Stated task
Write each line out exactly, leaving none out.

Collected data
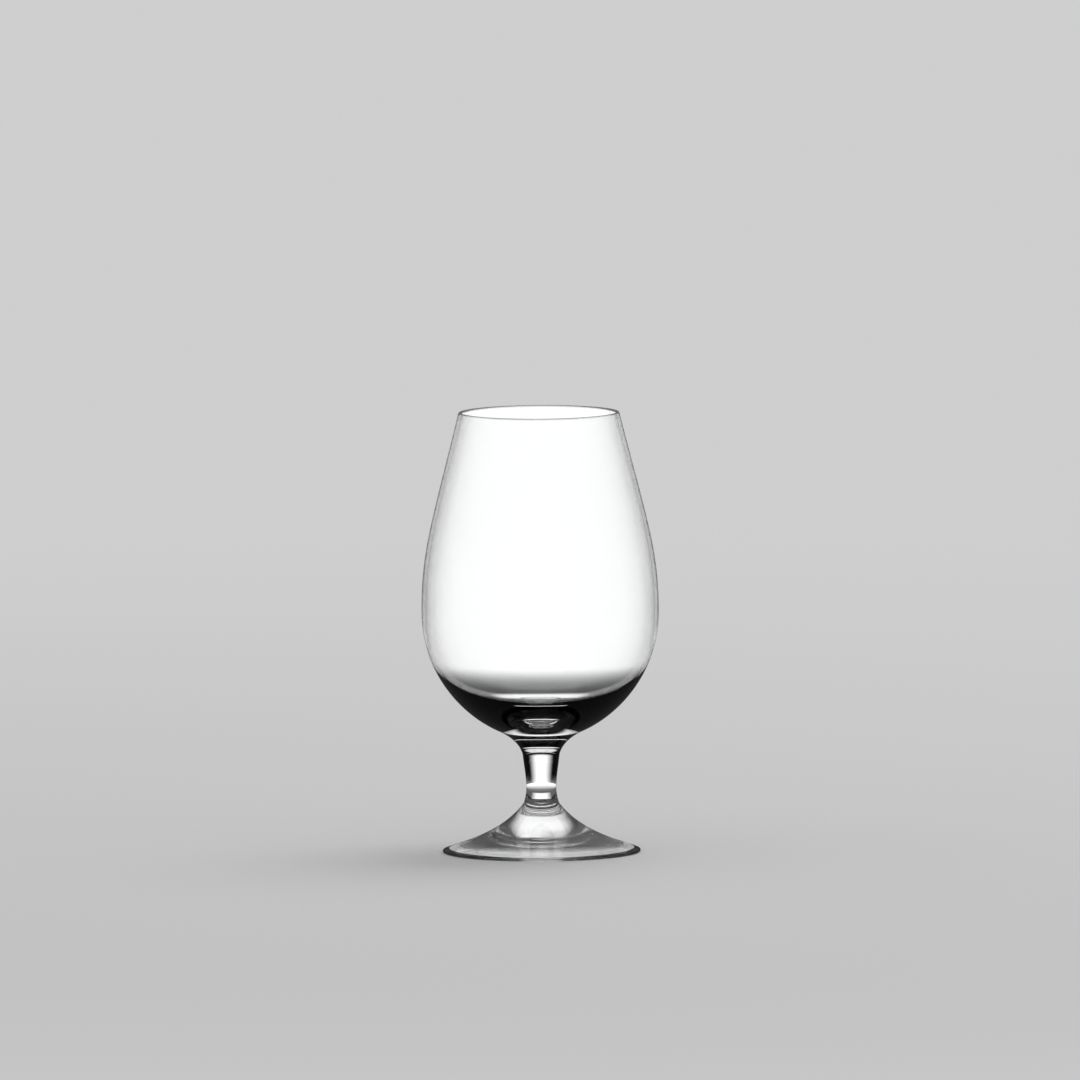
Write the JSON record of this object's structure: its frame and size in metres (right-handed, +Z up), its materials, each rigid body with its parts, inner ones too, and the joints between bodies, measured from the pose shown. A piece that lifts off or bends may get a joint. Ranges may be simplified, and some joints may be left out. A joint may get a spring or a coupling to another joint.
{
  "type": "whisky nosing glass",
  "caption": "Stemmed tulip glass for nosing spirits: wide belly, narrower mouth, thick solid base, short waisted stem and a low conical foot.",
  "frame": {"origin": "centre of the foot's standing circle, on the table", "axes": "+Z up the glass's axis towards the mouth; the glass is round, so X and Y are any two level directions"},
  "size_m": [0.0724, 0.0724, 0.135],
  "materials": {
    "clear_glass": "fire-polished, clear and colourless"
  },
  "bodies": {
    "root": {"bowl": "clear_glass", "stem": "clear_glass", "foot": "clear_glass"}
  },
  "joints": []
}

Result for this exercise
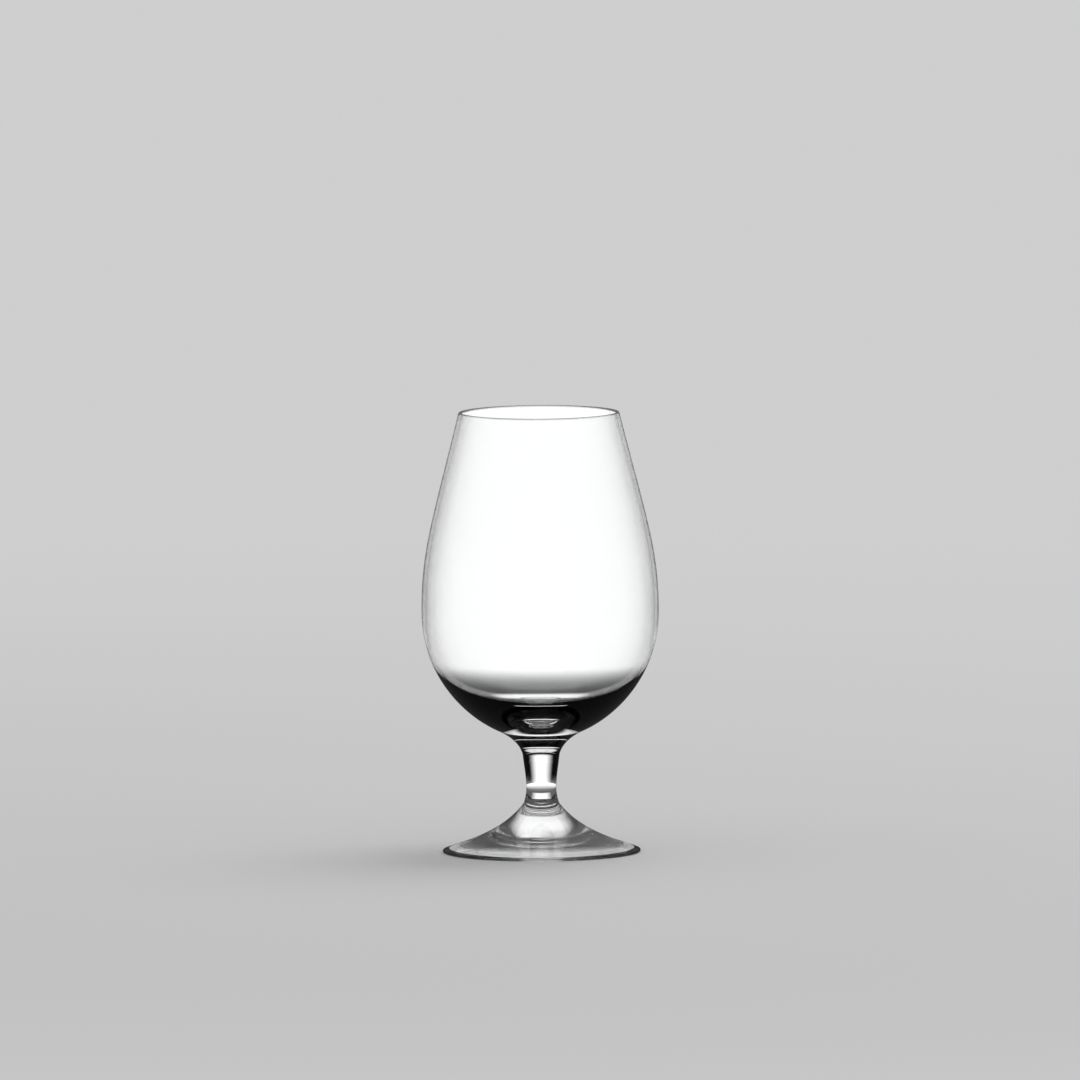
Write the JSON record of this object's structure: its frame and size in metres (right-handed, +Z up), its materials, each rigid body with its parts, inner ones too, and the joints between bodies, measured from the pose shown. A piece that lifts off or bends may get a joint. Ranges may be simplified, and some joints may be left out. A joint may get a spring or a coupling to another joint.
{
  "type": "whisky nosing glass",
  "caption": "Stemmed tulip glass for nosing spirits: wide belly, narrower mouth, thick solid base, short waisted stem and a low conical foot.",
  "frame": {"origin": "centre of the foot's standing circle, on the table", "axes": "+Z up the glass's axis towards the mouth; the glass is round, so X and Y are any two level directions"},
  "size_m": [0.0724, 0.0724, 0.135],
  "materials": {
    "clear_glass": "fire-polished, clear and colourless"
  },
  "bodies": {
    "root": {"bowl": "clear_glass", "stem": "clear_glass", "foot": "clear_glass"}
  },
  "joints": []
}